EXERCISE PROMPT: Filter this material down to the lines that hold "object", copying each one.

[Modeling code records]
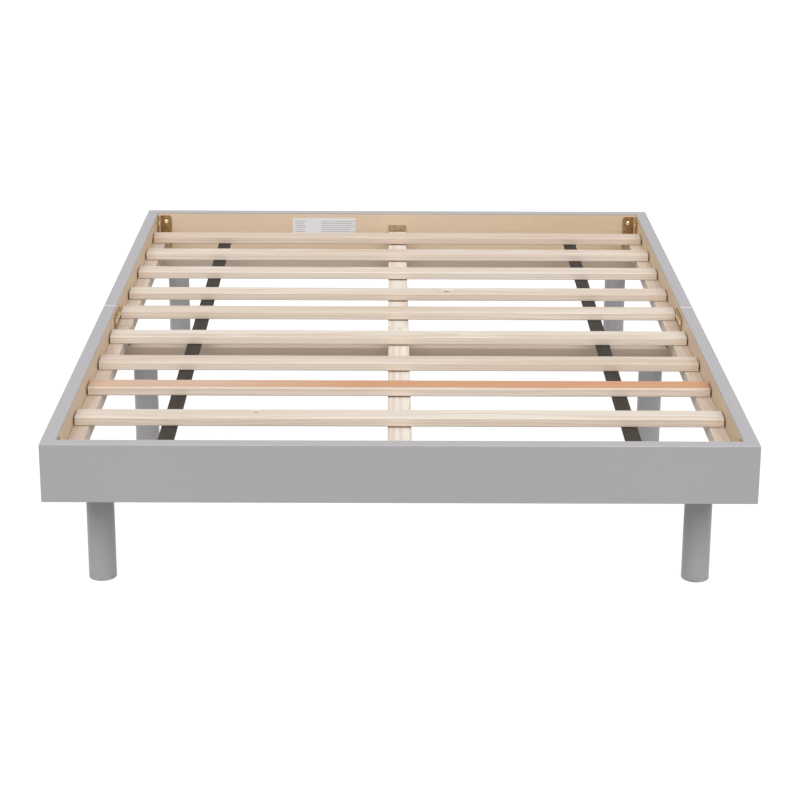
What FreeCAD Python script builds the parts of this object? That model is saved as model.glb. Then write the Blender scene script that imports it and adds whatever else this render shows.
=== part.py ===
import FreeCAD, Part
import math
import os

import Sketcher

# Low platform bed frame: painted side, head and foot rails, a strapped roll of
# slats on ledger strips, three cross beams on six round screw-in legs.
#
# Frame: +X across the bed, +Y from foot to head, +Z up.
# Origin: on the floor, under the middle of the bed. All lengths in millimetres.

doc = FreeCAD.newDocument("platform_bed")

# ---------------------------------------------------------------- dimensions

DIMENSIONS = [
    ("bed_width", 1440, "outside width over the side rails"),
    ("bed_length", 1980, "outside length over head and foot rails"),
    ("rail_height", 123, "height of every outer rail"),
    ("rail_thick", 30, "thickness of every outer rail"),
    ("rail_round", 1.2, "rounding of the rails' edges"),
    ("leg_length", 223, "floor to the underside of the cross beams"),
    ("leg_radius", 29, "radius of a round leg"),
    ("leg_round", 2, "rounding at the foot of a leg"),
    ("leg_inset", 97, "side rail's outer face to a leg's axis"),
    ("ledger_wide", 35, "width of a ledger strip"),
    ("ledger_high", 30, "height of a ledger strip"),
    ("ledger_drop", 50, "rail top to the ledger's top"),
    ("ledger_gap", 2, "gap between a ledger's end and a corner bracket"),
    ("ledger_seam", 1, "ledger's inner end short of the side rail's seam"),
    ("slat_wide", 55, "width of a slat"),
    ("slat_thick", 20, "thickness of a slat"),
    ("slat_round", 3, "rounding of a slat's long edges"),
    ("slat_play", 4, "gap between a slat's end and the side rail"),
    ("beam_wide", 60, "width of a cross beam"),
    ("beam_high", 27, "height of a cross beam"),
    ("beam_round", 2, "rounding of a beam's long edges"),
    ("beam_offset", 844.5, "middle cross beam to an end one"),
    ("centre_wide", 50, "width of the centre rail"),
    ("centre_sag", 2.5, "centre rail's top below the ledger tops"),
    ("centre_gap", 5, "centre rail's end to the bracket's plate"),
    ("strap_wide", 35, "width of a webbing strap"),
    ("strap_thick", 1.8, "thickness of a webbing strap"),
    ("strap_x", 486, "bed's middle to a strap's middle"),
    ("strap_tail", 22, "length of strap past the outermost slats"),
    ("corner_high", 100, "height of a corner bracket"),
    ("corner_head", 38, "corner bracket's leg on the head or foot rail"),
    ("corner_side", 44, "corner bracket's leg on the side rail"),
    ("corner_drop", 8, "rail top to the corner bracket's top"),
    ("corner_round", 8, "rounding of the corner bracket's top corners"),
    ("bolt_from_corner", 22.5, "corner to the bolts of a corner bracket"),
    ("plate_thick", 3, "thickness of the steel brackets"),
    ("bolt_drop", 18, "corner bracket's top to its upper bolts"),
    ("bolt_pitch", 64, "upper to lower bolt of a corner bracket"),
    ("bolt_radius", 3, "shank radius of a bolt"),
    ("bolt_length", 22, "shank length of a bolt"),
    ("head_radius", 6, "radius of a bolt's domed head"),
    ("head_high", 3.4, "height of a bolt's domed head"),
    ("splice_long", 92, "length of a splice plate"),
    ("splice_high", 30, "height of a splice plate"),
    ("splice_drop", 15, "rail top to the splice plate's top"),
    ("hanger_wide", 50, "width of a centre rail hanger"),
    ("hanger_rise", 18, "hanger plate above the centre rail's top"),
    ("hanger_seat", 40, "length of the hanger's seat"),
    ("angle_wide", 44, "width of a cross beam's angle"),
    ("angle_leg", 34, "length of the angle's leg on the beam"),
    ("angle_rise", 14, "height of the angle's leg on the side rail"),
    ("leg_screw", 4, "radius of a leg's screw"),
    ("insert_radius", 6, "outside radius of the threaded insert round it"),
    ("insert_length", 14, "length of the threaded insert"),
    ("bolt_in_beam", 18, "screw's length inside the beam"),
    ("bolt_in_leg", 32, "screw's length inside the leg"),
    ("label_wide", 180, "width of the paper label"),
    ("label_high", 50, "height of the paper label"),
    ("label_thick", 0.3, "thickness of the paper label"),
    ("label_x", 211, "bed's middle to the label's middle"),
    ("label_drop", 14.5, "rail top to the label's top"),
    ("stud_radius", 2, "radius of a small wood screw"),
    ("stud_length", 12, "length of a small wood screw's shank"),
    ("stud_head", 4, "head radius of a small wood screw"),
    ("staple_wide", 12, "width of a staple's crown"),
    ("staple_wire", 0.9, "thickness of a staple's wire"),
    ("staple_deep", 10, "length of a staple's legs past the strap"),
]

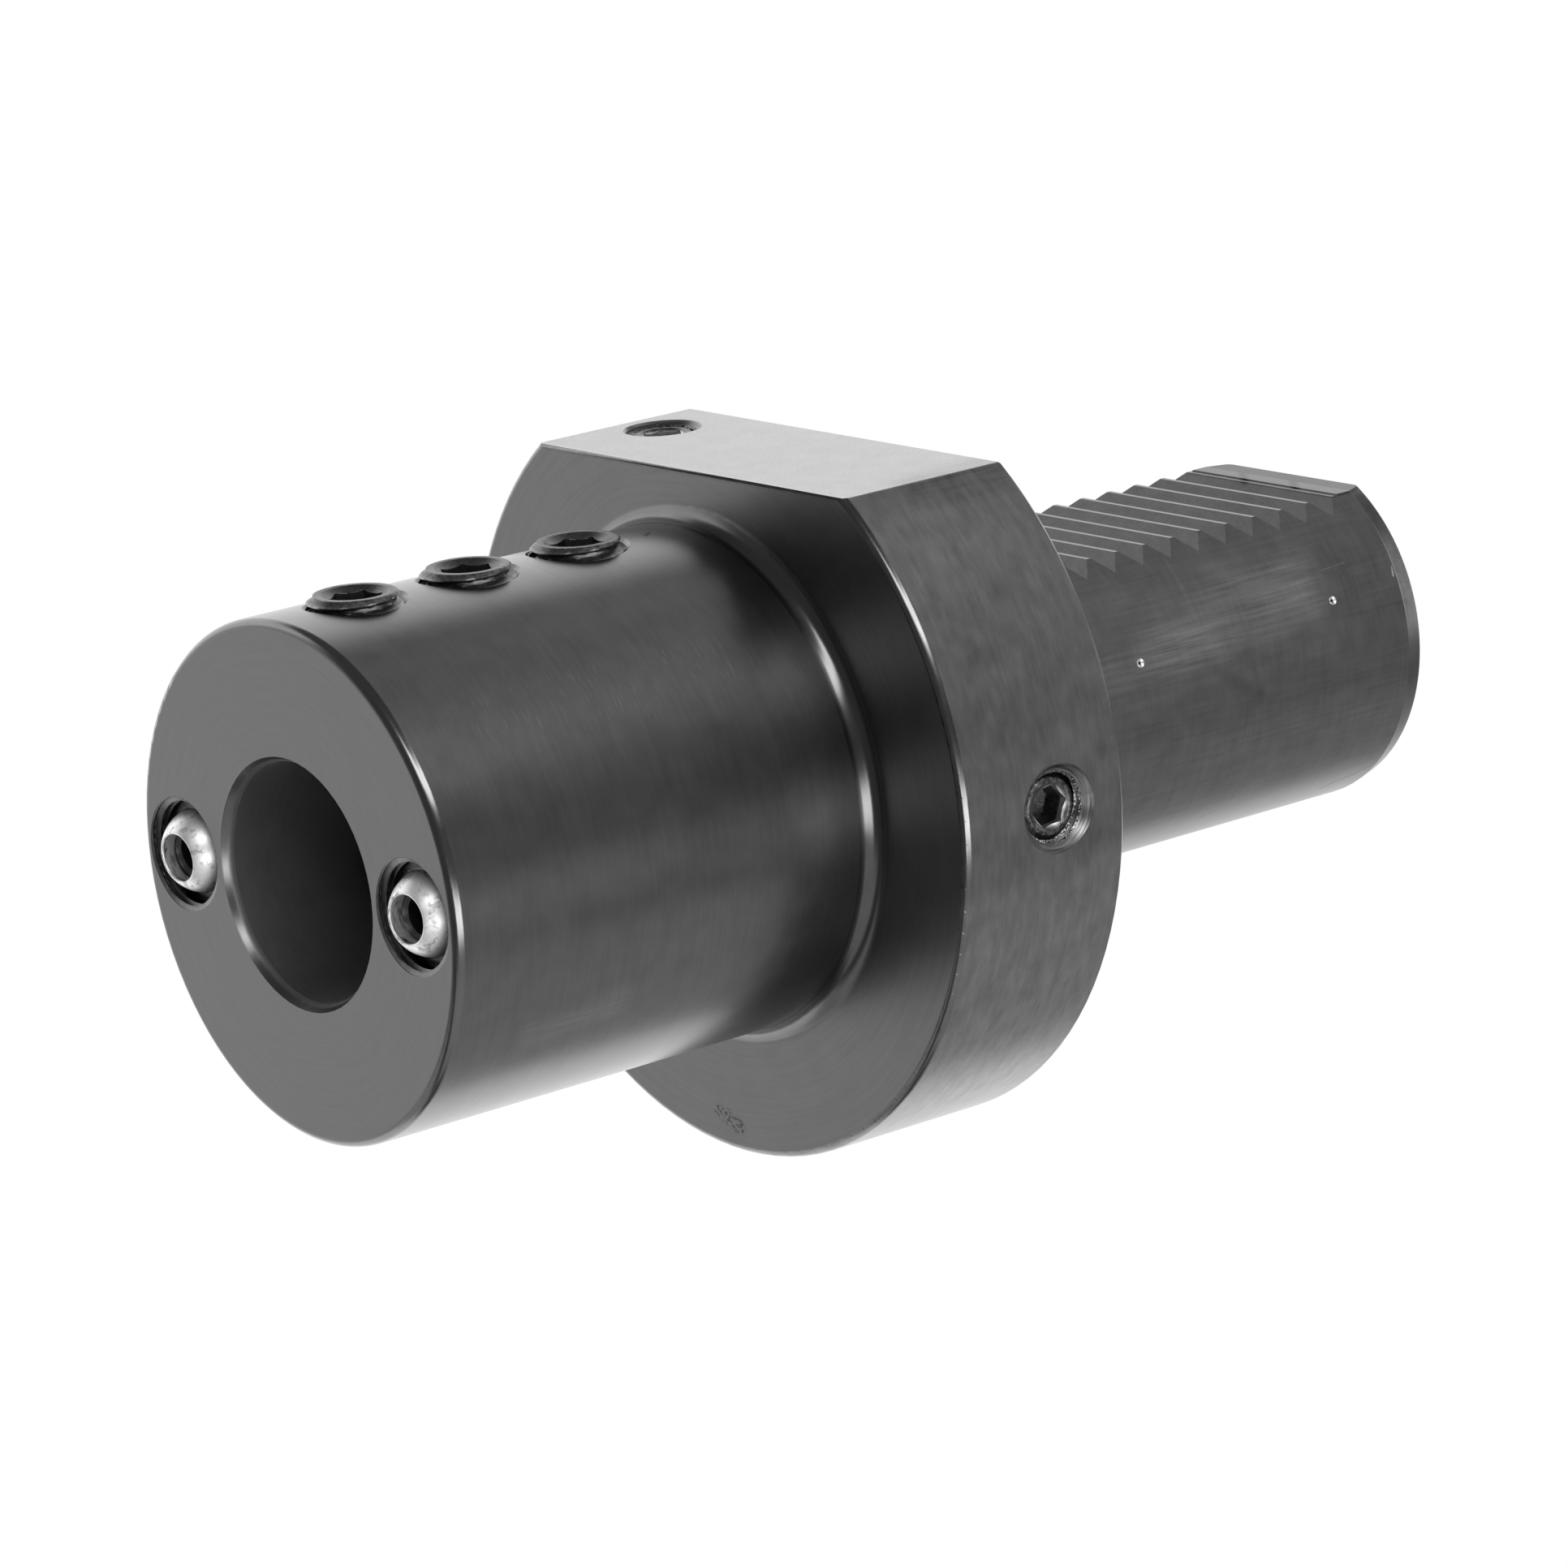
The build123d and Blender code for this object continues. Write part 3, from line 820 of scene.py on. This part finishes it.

SOLUTION TO THE PROBLEM:
What FreeCAD Python script builds the parts of this object? That model is saved as model.glb. Then write the Blender scene script that imports it and adds whatever else this render shows.
The build123d and Blender code for this object continues. Write part 3, from line 820 of scene.py on. This part finishes it.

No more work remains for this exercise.